Simms: Fall of Manila gives America big problem
Filipinos must get food, clothing
By William Philip Simms, Scripps-Howard foreign editor
WASHINGTON – Manila’s fall marks the beginning of probable the most difficult – because it is the most delicate – phase of our 46 years of association with the Philippine Islands.
Before leaving Washington to join Gen. Douglas MacArthur for the grand entree into his capital, President Sergio Osmena told me something of the conditions in the archipelago.
The plight of the Filipinos is pitiful. The invaders treated them harshly. The farmers were systematically robbed of almost everything they raised, leaving next to nothing which could be sold to the city dwellers.
This meant gnawing hunger if not actual starvation in the towns, also the diseases which malnutrition leads to.
Japs live off country
Unlike Americans, the Japs live off the country. They even steal clothing, selling at black market prices such civilian articles as the soldiers could not use themselves. They often destroy quite wantonly what they can’t take away.
As a result, the Filipinos generally are undernourished, plagued with all kinds of sickness, and pretty much in rags. They are in great need of almost everything – food, clothing, drugs.
U.S. faces problem
The United States now faces a tremendous psychological problem in the Philippines. The people have been treated so cruelly by the Japs for so long that the masses are looking to the Americans for immediate assistance every description. Adequate aid, of course, may be difficult, if not impossible, to provide – at least in the immediate future. Yet unless it is forthcoming the effect is bound to be bad.

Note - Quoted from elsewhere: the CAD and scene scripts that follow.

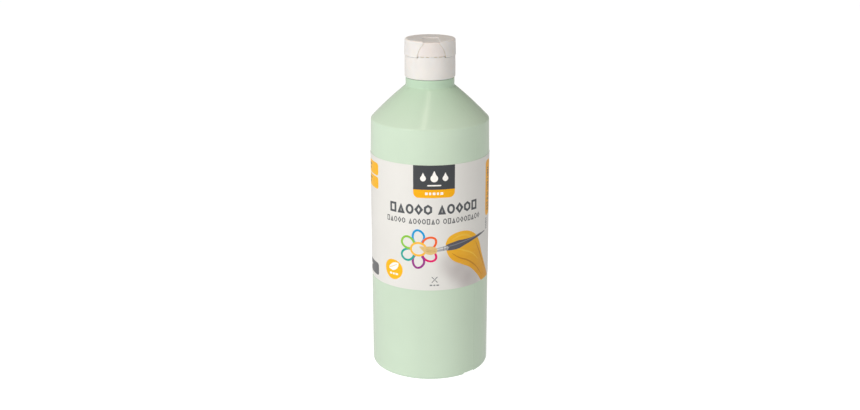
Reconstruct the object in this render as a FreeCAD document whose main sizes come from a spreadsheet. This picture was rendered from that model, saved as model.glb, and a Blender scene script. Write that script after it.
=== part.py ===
"""Squeeze bottle of poster paint with a screw-on flip-top cap.

Millimetres, +Z up. The origin is the middle of the foot, on the surface it stands on.
The label's middle and the lid's hinge face -Y.
"""

import FreeCAD, Part
import Sketcher
import math
import os
import re

DIMENSIONS = (
    # Bottle: a blow-moulded cylinder with a conical shoulder.
    ("body_radius", 33.9, "outside of the cylindrical wall"),
    ("wall", 1.0, "thickness of the side wall"),
    ("base_thick", 2.2, "thickness of the base"),
    ("base_round", 1.6, "rounding of the outer edge of the base"),
    ("foot_inner_radius", 25, "inner edge of the ring that the bottle stands on"),
    ("push_up", 3, "rise of the underside at its middle"),
    ("taper_low", 128, "height where the wall starts to draw in"),
    ("shoulder_radius", 33.55, "outside of the wall at the shoulder edge"),
    ("shoulder_height", 147.4, "height of the shoulder edge"),
    ("shoulder_round", 1.2, "rounding of the shoulder edge"),
    ("shoulder_drop", 0.41, "how far the wall's inner corner lies below the shoulder edge"),
    ("cone_crown", 215, "radius of the slight outward bulge of the cone"),
    ("cone_run", 1.03, "width lost for each unit of rise inside the lowest part of the cone"),
    ("collar_radius", 13.77, "plain collar between the cone and the cap"),
    ("collar_wall", 1.4, "thickness of the collar"),
    ("collar_foot", 166.1, "height where the cone meets the collar"),
    ("collar_fillet", 0.8, "rounding in the corner between the cone and the collar"),
    ("collar_drop", 0.3, "how far the collar's inner corner lies below the outer one"),
    ("collar_top", 170.63, "top of the collar"),
    ("collar_round", 0.3, "rounding of the collar's top edge"),
    ("neck_radius", 11.6, "threaded neck, measured at the root of its thread"),
    ("neck_top", 180.5, "rim of the neck"),
    ("neck_round", 0.35, "rounding of both edges of the neck's rim"),
    ("bore_radius", 9.9, "inside of the neck"),
    ("bore_low", 171.5, "lower end of the neck's straight bore"),
    ("bore_funnel", 2, "height of the funnel below the straight bore"),
    ("notch_width", 11, "index notch in the foot, along the edge"),
    ("notch_height", 1.4, "index notch, upwards"),
    ("notch_depth", 4.5, "index notch, inwards from the wall"),
    ("notch_angle", 39, "index notch, degrees from the front towards +X"),
    # Thread shared by the neck and the cap: right hand, single start.
    ("thread_pitch", 3.2, "rise in one turn"),
    ("thread_turns", 1.3, "length of each ridge in turns"),
    ("thread_depth", 1.0, "height of a ridge above its wall"),
    ("thread_root", 1.5, "width of a ridge at its wall"),
    ("thread_crest", 0.7, "width of a ridge at its crest"),
    ("thread_embed", 0.1, "how far a ridge reaches into its wall"),
    ("neck_thread_start", 174.0, "middle of the neck's ridge where it begins"),
    # Contents and label.
    ("fill_gap", 0.05, "space left between the paint and the wall"),
    ("paint_level", 150.5, "surface of 500 ml of paint"),
    ("label_low", 55.2, "lower edge of the wrap label"),
    ("label_high", 128, "upper edge of the wrap label"),
    ("label_thick", 0.12, "thickness of the label"),
    # Sealing washer between the neck's rim and the cap's deck.
    ("washer_radius", 12.3, "outside of the washer"),
    ("washer_hole", 8.5, "hole in the washer"),
    ("washer_thick", 1.0, "thickness of the washer"),
    # Cap base.
    ("skirt_low", 170.75, "lower edge of the cap"),
    ("skirt_radius", 14.27, "outside of the cap"),
    ("skirt_inner", 12.85, "inside of the cap, at the root of its thread"),
    ("skirt_round", 0.9, "rounding of the cap's lower edge"),
    ("waist_low", 179, "height where the cap draws in under the lid"),
    ("waist_radius", 14.12, "outside of the cap right under the lid"),
    ("deck_low", 181.55, "underside of the deck"),
    ("deck_high", 182.7, "top of the deck"),
    ("ledge_high", 183.0, "ledge under the edge of the lid"),
    ("snap_outer", 13.05, "outside of the snap ring inside the lid"),
    ("snap_inner", 12.3, "inside of the snap ring"),
    ("snap_high", 184.4, "top of the snap ring"),
    ("snap_round", 0.3, "rounding of the snap ring's top edges"),
    ("spout_radius", 4.2, "outside of the spout"),
    ("orifice_radius", 3.0, "hole in the spout"),
    ("spout_high", 185.0, "rim of the spout"),
    ("spout_round", 0.4, "rounding of the spout's rim"),
    ("spout_fillet", 0.5, "rounding in the corner between the spout and the deck"),
    ("thumb_width", 12, "thumb recess opposite the hinge"),
    ("thumb_height", 2.4, "thumb recess, downwards from the ledge"),
    ("thumb_depth", 0.9, "thumb recess, inwards from the wall"),
    # Flip lid.
    ("lid_low", 183.15, "lower edge of the lid"),
    ("lid_high", 192.3, "top of the lid"),
    ("lid_radius_low", 14.5, "outside of the lid at its lower edge"),
    ("lid_radius_high", 14.22, "outside of the lid at its top"),
    ("lid_wall", 1.12, "thickness of the lid's wall"),
    ("lid_round", 0.9, "rounding of the lid's top edge"),
    ("lid_bevel", 0.2, "bevel of the lid's lower edge"),
    ("plate_low", 190.9, "underside of the lid's top plate"),
    ("plug_radius", 2.94, "sealing plug that closes the spout"),
    ("plug_bore", 1.8, "hollow of the plug"),
    ("plug_low", 184.1, "tip of the plug"),
    ("plug_taper", 0.2, "radius lost from the spout's rim to the plug's tip"),
    # Hinge strap: a bell-shaped tongue in the lid's front wall that joins a sunk panel on its top.
    ("strap_half_low", 7.7, "half width of the strap at its foot"),
    ("strap_half_high", 4.5, "half width of the strap at its root"),
    ("strap_flank", 11.5, "radius of the strap's curved sides"),
    ("strap_low", 183.95, "foot of the strap"),
    ("flank_low", 183.35, "height where the strap's sides start to curve"),
    ("strap_high", 190.6, "height where the strap's sides become straight"),
    ("strap_back", 12.0, "distance from the lid's middle to where the strap joins the top plate"),
    ("strap_sink", 0.2, "how far the strap lies below the lid's wall"),
    ("strap_thick", 0.8, "thickness of the strap"),
    ("strap_sweep", 90, "degrees of the lid's wall that the strap is trimmed from"),
    ("strap_round", 0.5, "rounding where the strap bends over onto the panel"),
    ("strap_joint", 0.05, "how far below the top plate the strap's root is trimmed"),
    ("slot", 0.2, "gap down each side of the strap"),
    ("panel_sink", 0.5, "depth of the sunk panel"),
    ("panel_back", 2.3, "rear end of the sunk panel, behind the lid's middle"),
    ("panel_round", 1.1, "rounding of the panel's rear corners"),
    ("edge_break", 0.1, "rounding of the edges round the strap and the panel"),
    # Film hinge: thin lands with windows between them, on a raised pad of the cap base.
    ("pad_high", 183.6, "top of the pad that carries the hinge"),
    ("pad_half", 7.5, "half width of the pad"),
    ("film_outer", 14.0, "outside of the film hinge"),
    ("film_thick", 0.3, "thickness of the film hinge"),
    ("film_half", 6.7, "half width of the whole film hinge"),
    # Construction.
    ("past", 1, "how far a cutting outline reaches past the material that it cuts"),
)

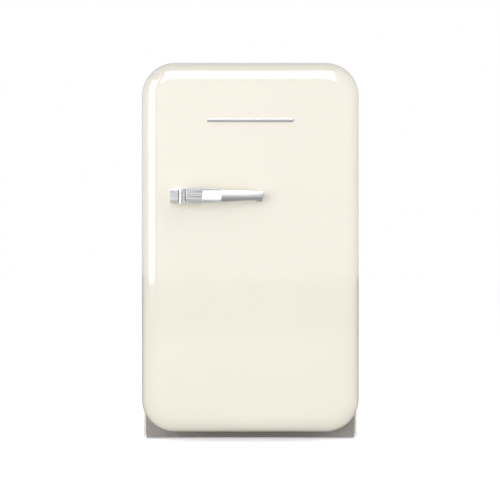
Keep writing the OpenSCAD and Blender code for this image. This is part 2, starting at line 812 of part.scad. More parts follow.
module handle_lever() color("#d4d7da") {
    fork_end = -89;
    cheek_x = pivot_x - 6;
    back = handle_y + 18;
    difference() {
        intersection() {
            slab(handle_y, back) translate([0, handle_z]) polygon([
                [cheek_x, fork_half], [fork_end, fork_half], [face_x[1], 11], [arm_end_x, 7.6],
                [arm_end_x, -7], [face_x[1], -11], [fork_end, -12.6], [fork_end, -fork_half],
                [cheek_x, -fork_half]]);
            translate([0, 0, handle_z - 20]) linear_extrude(40) {
                translate([pivot_x, pivot_y]) circle(6);
                translate([pivot_x, pivot_y - 6]) square([20, 12]);
                polygon([[lever_x, handle_y + 1.6], [face_x[1] - 2, handle_y], [0, handle_y + 1],
                    [arm_end_x, handle_y + 5], [arm_end_x, handle_y + 15], [face_x[1], back],
                    [lever_x, back - 1]]);
            }
        }
        block([pivot_x - 20, handle_y - 1, handle_z - block_h / 2 - 0.2],
            [lever_x, door_y, handle_z + block_h / 2 + 0.2]);
        block([lever_x - 1, handle_y - 1, handle_z - block_h / 2 + 0.6],
            [face_x[1], handle_y + 3.4, handle_z + block_h / 2 - 0.6]);
        rod_z([pivot_x, pivot_y, handle_z - 20], 40, lever_pin_d + 2 * running_gap);
    }
    block([arm_end_x - 12, handle_y + 14, handle_z - 9.8], [arm_end_x, door_y - 2, handle_z + 6.4]);
}

module lever_face() color("#e9ebec") {
    half = block_h / 2 - 0.6;
    rib_end = -88.5;
    difference() {
        block([face_x[0], handle_y + 0.4, handle_z - half], [face_x[1], handle_y + 3.4, handle_z + half]);
        for (i = [-2:2])
            rod_x([face_x[0] - 1, handle_y - 0.5, handle_z + i * 2 * half / 5], rib_end - face_x[0] + 1, 3);
    }
}

// ---- Loose fittings ----

module shelf_glass(z) color([0.8, 0.92, 0.9, 0.45]) {
    half = cavity_w / 2 - 2.5;
    block([-half, shelf_front_y + 4, z], [half, shelf_back_y - 4, z + glass_t]);
}

module shelf_trim(z) color("#eceded") {
    half = cavity_w / 2 - 2.5;
    short = cavity_w / 2 - rib_w - 1;
    for (y = [[shelf_front_y, shelf_front_y + 10], [shelf_back_y - 10, shelf_back_y]]) difference() {
        union() {
            block([-half, y[0], z], [half, y[1], z + glass_t + 2]);
            block([-short, y[0], z - 2.5], [short, y[1], z]);
        }
        block([-half - 1, shelf_front_y + 4, z], [half + 1, shelf_back_y - 4, z + glass_t]);
    }
}

module lower_shelf_glass() shelf_glass(lower_shelf_z);
module lower_shelf_trim() shelf_trim(lower_shelf_z);
module upper_shelf_glass() shelf_glass(upper_shelf_z);
module upper_shelf_trim() shelf_trim(upper_shelf_z);

module balcony(z) color([0.88, 0.93, 0.95, 0.6]) {
    back = door_back_y + 1;
    front = door_back_y + balcony_reach;
    half = balcony_w / 2;
    slot_w = lug_w + 0.6;
    difference() {
        translate([0, 0, z]) linear_extrude(balcony_h) balcony_outline(half, back, front, 16);
        translate([0, 0, z + wall_t]) linear_extrude(balcony_h)
            balcony_outline(half - wall_t, back + wall_t, front - wall_t, 16 - wall_t);
        block([-half + 24, back - 1, z + 26], [half - 24, back + wall_t + 1, z + balcony_h + 1]);
        for (s = [0, 1]) mirror([s, 0, 0])
            block([half - 5, lug_y - 0.3, z - 1], [half + 1, lug_y - 0.3 + slot_w, z + 26]);
    }
    for (s = [0, 1]) mirror([s, 0, 0]) difference() {
        block([half - wall_t, front - 28, z + balcony_h], [half, front - 16, z + balcony_h + 26]);
        rod_x([half - 5, front - 22, z + balcony_h + 19], 8, 5);
    }
}

module balcony_outline(half, back, front, r) {
    translate([-half, back]) square([2 * half, front - back - r]);
    translate([-half + r, back]) square([2 * half - 2 * r, front - back]);
    for (x = [-half + r, half - r]) translate([x, front - r]) circle(r);
}

module balcony_rail(z) color("#d4d7da") {
    half = balcony_w / 2;
    front = door_back_y + balcony_reach;
    rod_x([-half, front - 22, z + balcony_h + 19], 2 * half, 5);
}

module lower_balcony() balcony(lower_balcony_z);
module lower_balcony_rail() balcony_rail(lower_balcony_z);
module upper_balcony() balcony(upper_balcony_z);
module upper_balcony_rail() balcony_rail(upper_balcony_z);

module thermostat_knob() color("#f0f0ee") {
    z = control_z + 17;
    front = control_y[0] - 14;
    difference() {
        union() {
            rod_y([knob_x, front, z], 13.6, 28);
            rod_y([knob_x, control_y[0] - 0.4, z], 12, 6);
        }
        for (a = [0:30:330]) translate([knob_x, 0, z]) rotate([0, a, 0])
            rod_y([15.2, front - 1, 0], 11, 4);
        block([knob_x - 0.8, front - 1, z + 4], [knob_x + 0.8, front + 0.8, z + 12]);
    }
}

outer_wrap();
front_flange();
rear_panel();
base_panel();
base_rails();
plinth();
inner_liner();
cabinet_foam();
cold_plate();
drip_tray();
control_housing();
lamp_lens();
lamp_board();
reed_switch();
upper_cabinet_leaf();
lower_cabinet_leaf();
hinge_pins();
cabinet_leaf_screws();
foot_nuts();
rear_glides();
boiler_jacket();
solution_tank();
absorber_coil();
riser_pipe();
condenser_tube();
condenser_fins();
cold_pipes();
unit_brackets();
drain_tube();
junction_box();
junction_cover();
cord_gland();
cover_screws();
bracket_screws();
door_skin();
door_foam();
door_liner();
door_gasket();
upper_door_leaf();
lower_door_leaf();
door_leaf_screws();
handle_base();
handle_pin();
handle_screws();
lever_spring();
badge_strip();
switch_magnet();
handle_lever();
lever_face();
upper_shelf_glass();
upper_shelf_trim();
lower_shelf_glass();
lower_shelf_trim();
upper_balcony();
upper_balcony_rail();
lower_balcony();
lower_balcony_rail();
thermostat_knob();
left_foot();
right_foot();
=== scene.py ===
"""A small retro refrigerator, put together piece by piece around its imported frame.

The door faces -Y and hangs on +X. Everything is in metres, and places and overall sizes come
from the frame's own boxes.
"""
import math

import bmesh
import bpy
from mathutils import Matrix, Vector


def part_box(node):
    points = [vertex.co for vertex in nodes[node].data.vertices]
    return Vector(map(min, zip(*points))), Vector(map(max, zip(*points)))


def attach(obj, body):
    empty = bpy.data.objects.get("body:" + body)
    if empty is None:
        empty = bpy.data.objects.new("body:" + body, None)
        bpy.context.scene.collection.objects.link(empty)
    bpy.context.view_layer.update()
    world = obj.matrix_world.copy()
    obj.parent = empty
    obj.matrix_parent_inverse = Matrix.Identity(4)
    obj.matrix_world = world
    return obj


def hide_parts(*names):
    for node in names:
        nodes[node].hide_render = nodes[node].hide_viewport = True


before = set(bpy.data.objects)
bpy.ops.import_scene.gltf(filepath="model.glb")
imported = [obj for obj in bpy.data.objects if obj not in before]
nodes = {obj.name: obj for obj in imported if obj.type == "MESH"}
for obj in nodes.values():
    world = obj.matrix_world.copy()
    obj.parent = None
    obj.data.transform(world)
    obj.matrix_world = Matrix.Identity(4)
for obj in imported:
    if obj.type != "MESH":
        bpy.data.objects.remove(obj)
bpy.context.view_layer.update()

# ---------------------------------------------------------------------------------------------
# Outer wrap: one sheet of painted steel folded over the cabinet like an upturned U. Its front
# edge is turned in as a narrow lip, and its rear edge is hemmed. It is sprayed with cream enamel.

wrap_corner = 0.062
sheet = 0.0012
wrap_lip = 0.004
wrap_hem = 0.007
wrap_edge = 0.0014
skin_corners = 8
smooth_below = math.radians(32)
cream = (0.900, 0.860, 0.752, 1)


def middle(part):
    """Middle point of a face, an edge or a vertex."""
    if isinstance(part, bmesh.types.BMFace):
        return part.calc_center_median()
    if isinstance(part, bmesh.types.BMEdge):
        return (part.verts[0].co + part.verts[1].co) / 2
    return part.co


def along(edge, axis):
    """Whether an edge runs along an axis, given as 0, 1 or 2."""
    run = edge.verts[1].co - edge.verts[0].co
    return abs(run[axis]) > 0.98 * run.length


def pick(kind, test):
    """Selects the faces, edges or vertices of the piece in edit mode that pass a test."""
    bpy.ops.mesh.select_mode(type=kind)
    bpy.ops.mesh.select_all(action="DESELECT")
    mesh = bmesh.from_edit_mesh(bpy.context.object.data)
    for part in {"FACE": mesh.faces, "EDGE": mesh.edges, "VERT": mesh.verts}[kind]:
        if test(part):
            part.select_set(True)
    mesh.select_flush_mode()
    bmesh.update_edit_mesh(bpy.context.object.data)


def in_plane(axis, place, slack=0.00002):
    """A test for parts that lie wholly in the plane where the axis has that value."""
    def test(part):
        corners = [part] if isinstance(part, bmesh.types.BMVert) else part.verts
        return all(abs(corner.co[axis] - place) < slack for corner in corners)
    return test


def start_box(name, low, high):
    """Adds a box between two corners and opens it in edit mode."""
    bpy.ops.object.select_all(action="DESELECT")
    low, high = Vector(low), Vector(high)
    bpy.ops.mesh.primitive_cube_add(size=1, location=(low + high) / 2, scale=high - low)
    bpy.ops.object.transform_apply(location=True, rotation=True, scale=True)
    bpy.context.object.name = name
    bpy.ops.object.mode_set(mode="EDIT")
    return bpy.context.object


def bevel(width, steps):
    """Rounds the selected edges."""
    bpy.ops.mesh.bevel(offset=width, segments=steps, affect="EDGES", clamp_overlap=False)


def modify(piece, kind, **settings):
    """Adds a modifier, sets it and applies it."""
    modifier = piece.modifiers.new(kind.title(), kind)
    for setting, value in settings.items():
        setattr(modifier, setting, value)
    bpy.ops.object.modifier_apply(modifier=modifier.name)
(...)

European experience shows what to expect. As, one by one, Europe’s occupied countries were liberated, the inhabitants seemed to expect things to change for the better and at once. Overnight they hoped the things of which they had been deprived for so long would reappear. When they didn’t, there was disillusionment. The sick and the starving are seldom reasonable, especially when encountered en masse.
Cites Europe
Europe has shown that mere liberation is not enough. The hungry want food. The ragged want clothes. The ailing want medicine. The homeless want houses and the jobless and penniless want work and security. There is feverish impatience and when relief isn’t forthcoming there is national unrest.
The gist of all this is that while there is undoubtedly a limit to what we can do in the Philippines, it is imperative that we do everything we possibly can. The Filipinos are especially our wards. We are in honor bound to do our best by them – not only for their sake but for our own. For, half the population of the globe, all the yellow and brown races scattered throughout Asia, have their eyes on us. Our prestige is still at stake.